→ Written instruction
Identify the lines that contain the string "return" and report only how many there are.

→ Information shown
[start]
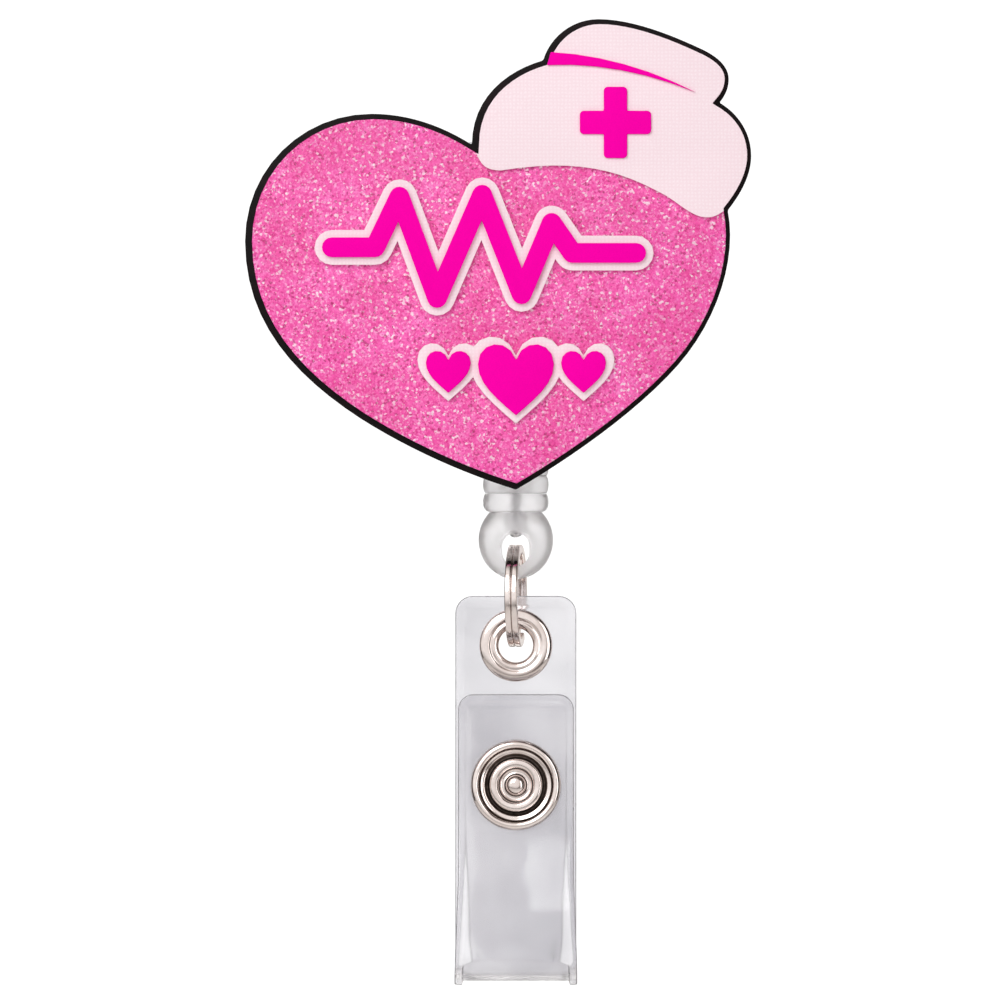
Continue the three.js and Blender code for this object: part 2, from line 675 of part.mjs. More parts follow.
function makeSnap() {
  const place = [smallFacets, 0, snapMiddle];
  const rim = 0.45;
  const bore = snapPostRadius + fitGap;
  const crest = flapFront - snapRise;
  const trough = flapFront - snapFlange / 2;

  // Flap side: a cap with a dome, a raised ring and a rolled rim in front, and the socket behind.
  const [dome, domeFoot] = [snapRadius * 0.16, snapRadius * 0.32];
  const [ringInner, ringOuter] = [snapRadius * 0.4, snapRadius * 0.54];
  const [troughInner, troughOuter] = [snapRadius * 0.64, snapRadius * 0.78];
  add('snap_cap', turned([
    [0, crest],
    [dome, crest + snapFlange / 4],
    [domeFoot, flapFront - snapFlange],
    [ringInner, crest],
    [ringOuter, crest],
    [troughInner, trough],
    [troughOuter, trough],
    [snapRadius - rim, crest],
    [snapRadius - rim / 3, crest + snapFlange / 4],
    [snapRadius, trough],
    [snapRadius, flapFront],
    [snapPostRadius, flapFront],
    [snapPostRadius, flapBack + snapFlange],
    [0, flapBack + snapFlange],
  ], ...place), nickel);
  const socketBack = flapBack + snapSpace / 2 + snapFlange / 2;
  add('snap_socket', turned([
    [bore, flapBack],
    [socketRadius, flapBack],
    [socketRadius, flapBack + snapFlange],
    [studRadius + 1.1, socketBack],
    [studRadius + fitGap, socketBack],
    [studRadius + fitGap, flapBack + snapFlange + slideGap],
    [bore, flapBack + snapFlange + slideGap],
    [bore, flapBack],
  ], ...place), nickel);

  // Strap side: the stud in front, and its post behind.
  const studFront = flapBack + snapFlange + 2 * slideGap;
  add('snap_stud', turned([
    [0, studFront],
    [studRadius * 0.8, studFront],
    [studRadius, studFront + 0.25],
    [studRadius - 0.2, strapFront - snapFlange - 0.1],
    [studRadius, strapFront - snapFlange],
    [socketRadius, strapFront - snapFlange],
    [socketRadius, strapFront],
    [bore, strapFront],
    [bore, studFront + snapFlange],
    [0, studFront + snapFlange],
  ], ...place), nickel);
  add('snap_post', turned([
    [0, strapFront - snapFlange],
    [snapPostRadius, strapFront - snapFlange],
    [snapPostRadius, strapBack],
    [snapRadius, strapBack],
    [snapRadius, strapBack + snapFlange / 2],
    [snapRadius - rim, strapBack + snapFlange],
    [0, strapBack + snapFlange],
  ], ...place), nickel);
}

// ---- Swivel clip --------------------------------------------------------------------

const tipHeight = gripHeight + toothWidth / 2;
const tailHeight = -clipTail;
const earRadius = pinRadius + 1;

// Square teeth: the gaps between them are cut through the bent tip.
function toothGaps(front, back) {
  const pitch = clipWidth / (toothCount * 2 - 1);
  return Array.from({ length: toothCount - 1 }, (_, i) =>
    new THREE.BoxGeometry(pitch, back - front, clipSheet * 4)
      .translate((2 * i + 1 - (toothCount - 1)) * pitch, (front + back) / 2, gripHeight));
}

const crossPin = (radius, halfLength, facets = smallFacets) =>
  new THREE.CylinderGeometry(radius, radius, halfLength * 2, facets)
    .rotateZ(Math.PI / 2).translate(0, pinDepth, pinHeight);

// A side ear: round about the pin, running down to the plate that carries it.
function ear(footPlane, reach, outerFace) {
  const shape = new THREE.Shape();
  const side = Math.sign(footPlane - pinDepth);
  shape.moveTo(footPlane, pinHeight - reach);
  shape.lineTo(footPlane, pinHeight + reach);
  shape.lineTo(pinDepth, pinHeight + earRadius);
  const turns = side < 0 ? [Math.PI / 2, -Math.PI / 2, true] : [Math.PI / 2, Math.PI * 1.5, false];
  shape.absarc(pinDepth, pinHeight, earRadius, ...turns);
  const profile = new THREE.Shape(cornersOf(shape));
  return [
    slab(profile, outerFace - clipSheet, outerFace),
    slab(profile, -outerFace, -outerFace + clipSheet),
  ];
}

function makeClip() {
  const half = clipSheet / 2;
  const side = clipWidth / 2;
  const basePlane = baseJawInner - half;
  const holeRadius = pinRadius + fitGap;
  const baseLine = [
    [basePlane, tailHeight],
    [basePlane, tipHeight - half],
    [-toothGap / 2, tipHeight - half],
  ];
  const base = join(
    slab(strip(baseLine, clipSheet), -side, side),
    ...ear(baseJawInner - half, 3, side),
  );
  add('clip_base_jaw', cut(
    base,
    ...toothGaps(baseJawInner, 0),
    crossPin(holeRadius, clipWidth),
    rod(rivetHole, baseJawOuter - 1, baseJawInner + 1),
  ), nickel);

  const leverSide = side - clipSheet - fitGap;
  const crown = pinDepth + earRadius + half + slideGap;
  const leverLine = [
    [toothGap / 2, tipHeight - half],
    [jawDepth, tipHeight - half],
    [crown, pinHeight + 4],
    [crown + half, pinHeight - 1],
    [leverRise, tailHeight + 3],
    [leverRise, tailHeight],
  ];
  const leverStrip = strip(leverLine, clipSheet);
  const jawPart = slab(leverStrip, -side, side);
  add('clip_lever_jaw', cut(
    join(jawPart, ...ear(crown, 2.4, leverSide)),
    ...toothGaps(0, jawDepth - half),
    crossPin(holeRadius, clipWidth),
  ), nickel);

  const pinHead = 0.4;
  const pinHeads = [-1, 1].map((way) =>
    crossPin(pinRadius + pinHead, pinHead / 2).translate(way * (side + slideGap + pinHead / 2), 0, 0));
  add('clip_pin', join(crossPin(pinRadius, side + slideGap + pinHead), ...pinHeads), nickel);

  add('swivel_washer', tube(rivetHole, washerRadius, washerFront, washerBack), clearPlastic);
  const tailEnd = housingFloor - slideGap;
  add('swivel_rivet', turned([
    [0, tailEnd - rivetHeadThickness],
    [postBore - slideGap, tailEnd - rivetHeadThickness],
    [postBore - slideGap, tailEnd],
    [rivetRadius, tailEnd],
    [rivetRadius, baseJawInner],
    [rivetHeadRadius, baseJawInner],
    [rivetHeadRadius - 0.2, baseJawInner + rivetHeadThickness],
    [0, baseJawInner + rivetHeadThickness],
  ]), nickel);

  makeClipSpring(leverSide - clipSheet - fitGap);
}

function makeClipSpring(space) {
  const coilRadius = pinRadius + fitGap + springWire / 2 + 0.1;
  const halfWidth = Math.min((springTurns * springWire * 1.25) / 2, space - springWire / 2);
  const count = springTurns * 12;
  const turnsAngle = Math.PI * 2 * springTurns;
  const coil = Array.from({ length: count + 1 }, (_, i) => {
    const angle = -Math.PI / 2 - (turnsAngle * i) / count;
    return [
      -halfWidth + (2 * halfWidth * i) / count,
      pinDepth + coilRadius * Math.sin(angle),
      pinHeight + coilRadius * Math.cos(angle),
    ];
  });
  const baseLeg = [-halfWidth, pinDepth - coilRadius, pinHeight - 2.2];
  const leverLeg = [halfWidth, leverRise - clipSheet / 2 - springWire / 2 - slideGap * 2, tailHeight + 3.4];
  const wire = along([baseLeg, ...coil, leverLeg], springWire / 2, count + 14, 6);
  add('clip_spring', wire, springSteel);
}

makeTopper();
makeCapTrim();
makeMotif();
makeHousing();
makeSpool();
makeCord();
makeBead();
makeRing();
makeStrap();
makeEyelet();
makeSnap();
makeClip();

export default badgeReel;
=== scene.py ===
import json
import math

import bmesh
import bpy
from mathutils import Matrix, Vector


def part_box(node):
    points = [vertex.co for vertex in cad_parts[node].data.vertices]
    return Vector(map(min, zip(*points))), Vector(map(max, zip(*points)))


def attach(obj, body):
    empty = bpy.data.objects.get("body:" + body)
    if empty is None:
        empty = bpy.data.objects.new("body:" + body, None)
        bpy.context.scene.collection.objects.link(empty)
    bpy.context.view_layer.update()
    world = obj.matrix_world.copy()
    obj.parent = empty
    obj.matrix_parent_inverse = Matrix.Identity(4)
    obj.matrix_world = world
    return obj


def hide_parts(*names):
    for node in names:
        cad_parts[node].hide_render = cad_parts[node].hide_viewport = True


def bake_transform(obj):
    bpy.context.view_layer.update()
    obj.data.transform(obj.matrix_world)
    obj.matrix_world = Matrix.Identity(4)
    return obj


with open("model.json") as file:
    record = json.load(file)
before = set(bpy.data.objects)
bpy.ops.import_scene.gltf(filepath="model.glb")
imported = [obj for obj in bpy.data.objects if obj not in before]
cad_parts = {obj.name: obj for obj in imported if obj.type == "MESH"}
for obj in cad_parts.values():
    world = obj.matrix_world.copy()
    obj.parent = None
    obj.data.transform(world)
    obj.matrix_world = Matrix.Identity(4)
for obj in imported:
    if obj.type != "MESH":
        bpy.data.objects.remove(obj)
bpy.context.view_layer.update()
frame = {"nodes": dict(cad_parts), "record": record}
print("frame loaded:", len(frame["nodes"]), "nodes")

mm = 0.001
xAxis, yAxis, zAxis = Vector((1, 0, 0)), Vector((0, 1, 0)), Vector((0, 0, 1))
bodyOfNode = {node: body for body, nodes in frame["record"]["behaviour"]["bodies"].items() for node in nodes}


def middle(node):
    low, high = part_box(node)
    return (low + high) / 2


# ---- scene, camera and lights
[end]
→ Exercise response
7